Q: How can regulated public disclosure of performance measures generate inefficiencies in firms' employment contracts?
A: An inefficiency can occur when the incentive effects of the additional disclosure are outweighed by additional career risk from the disclosure. Disclosures inform the labor market about ability, but management may be able to do relatively little to change the outcome of those disclosures. For example, a disclosure about stock option compensation may be correlated with information about an executive's ability, but in some cases the executive may be able to do very little to change the measured value of stock option expense.
Q: A unique feature of your model is its focus on short-term objectives of a company as opposed to the long-term objectives of the employee doing the work. You indicate that most models haven't accounted for this. Why is that?
A: The typical horizon-mismatch model studies a manager whose tendency is to take relatively myopic actions (for example, using resources to pump the stock price now at the expense of lost future value) because the manager has a shorter-term payoff than the firm. In our model, the horizon mismatch occurs because managers take actions based on longer-term consequences than the firm cares about. That is, the firm's preferred actions are myopic relative to the manager's career.
For example, a troubled firm may hire a turnaround specialist as CEO, with the intention of using the specialist for a limited time only. The specialist, on the other hand, takes actions that benefit not only the firm but also inform future employers of his or her abilities as a turnaround specialist.
Q: How can this research help boards of directors do a better job?

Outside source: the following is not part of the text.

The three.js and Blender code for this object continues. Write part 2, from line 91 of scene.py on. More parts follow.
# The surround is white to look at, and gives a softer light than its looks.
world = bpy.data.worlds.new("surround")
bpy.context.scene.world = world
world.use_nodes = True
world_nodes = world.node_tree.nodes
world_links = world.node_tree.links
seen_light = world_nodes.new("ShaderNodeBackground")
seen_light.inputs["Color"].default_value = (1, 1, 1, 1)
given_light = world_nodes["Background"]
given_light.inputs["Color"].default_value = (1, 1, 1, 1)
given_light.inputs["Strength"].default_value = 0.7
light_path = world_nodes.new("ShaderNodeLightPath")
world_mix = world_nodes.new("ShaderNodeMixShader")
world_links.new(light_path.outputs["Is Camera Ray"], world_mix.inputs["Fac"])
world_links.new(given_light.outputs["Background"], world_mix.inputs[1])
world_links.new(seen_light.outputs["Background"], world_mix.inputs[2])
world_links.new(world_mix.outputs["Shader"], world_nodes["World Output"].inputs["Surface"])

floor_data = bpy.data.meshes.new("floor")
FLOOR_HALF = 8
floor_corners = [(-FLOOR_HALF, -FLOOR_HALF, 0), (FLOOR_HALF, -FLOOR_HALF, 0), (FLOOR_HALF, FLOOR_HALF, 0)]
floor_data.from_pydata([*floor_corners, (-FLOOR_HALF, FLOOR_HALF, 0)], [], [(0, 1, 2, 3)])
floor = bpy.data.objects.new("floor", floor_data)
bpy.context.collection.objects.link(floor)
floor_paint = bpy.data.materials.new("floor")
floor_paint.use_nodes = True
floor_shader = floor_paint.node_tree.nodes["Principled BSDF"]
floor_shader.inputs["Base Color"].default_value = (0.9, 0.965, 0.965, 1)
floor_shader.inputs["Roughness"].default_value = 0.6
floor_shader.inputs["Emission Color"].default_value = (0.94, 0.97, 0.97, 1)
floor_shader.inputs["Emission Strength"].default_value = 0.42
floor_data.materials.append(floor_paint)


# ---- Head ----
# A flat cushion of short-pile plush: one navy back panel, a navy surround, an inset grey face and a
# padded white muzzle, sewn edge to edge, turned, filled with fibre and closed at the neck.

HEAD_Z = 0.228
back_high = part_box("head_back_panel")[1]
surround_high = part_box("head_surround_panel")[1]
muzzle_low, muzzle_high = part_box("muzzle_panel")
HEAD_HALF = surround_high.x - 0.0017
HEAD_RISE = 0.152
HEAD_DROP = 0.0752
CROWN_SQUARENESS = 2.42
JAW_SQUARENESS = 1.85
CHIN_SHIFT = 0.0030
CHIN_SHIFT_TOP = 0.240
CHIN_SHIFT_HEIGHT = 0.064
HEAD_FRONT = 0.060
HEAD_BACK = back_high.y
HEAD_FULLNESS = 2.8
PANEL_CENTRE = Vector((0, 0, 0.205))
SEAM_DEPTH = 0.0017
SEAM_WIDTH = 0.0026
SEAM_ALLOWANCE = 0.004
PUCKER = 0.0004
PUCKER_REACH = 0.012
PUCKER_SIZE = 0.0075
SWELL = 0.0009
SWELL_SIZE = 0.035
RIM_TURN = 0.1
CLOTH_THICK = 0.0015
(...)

A: The key lesson to boards is that, for compensation and incentive purposes, when management has high career concerns, sometimes less information is better. And, recent evidence suggests that high career concerns in management is quite common: A 2005 survey by Graham, Harvey, and Rajgopal of more than 400 CFOs indicates that career concerns is a primary motivator for management—even more so than short-term compensation motivation—for hitting earnings benchmarks.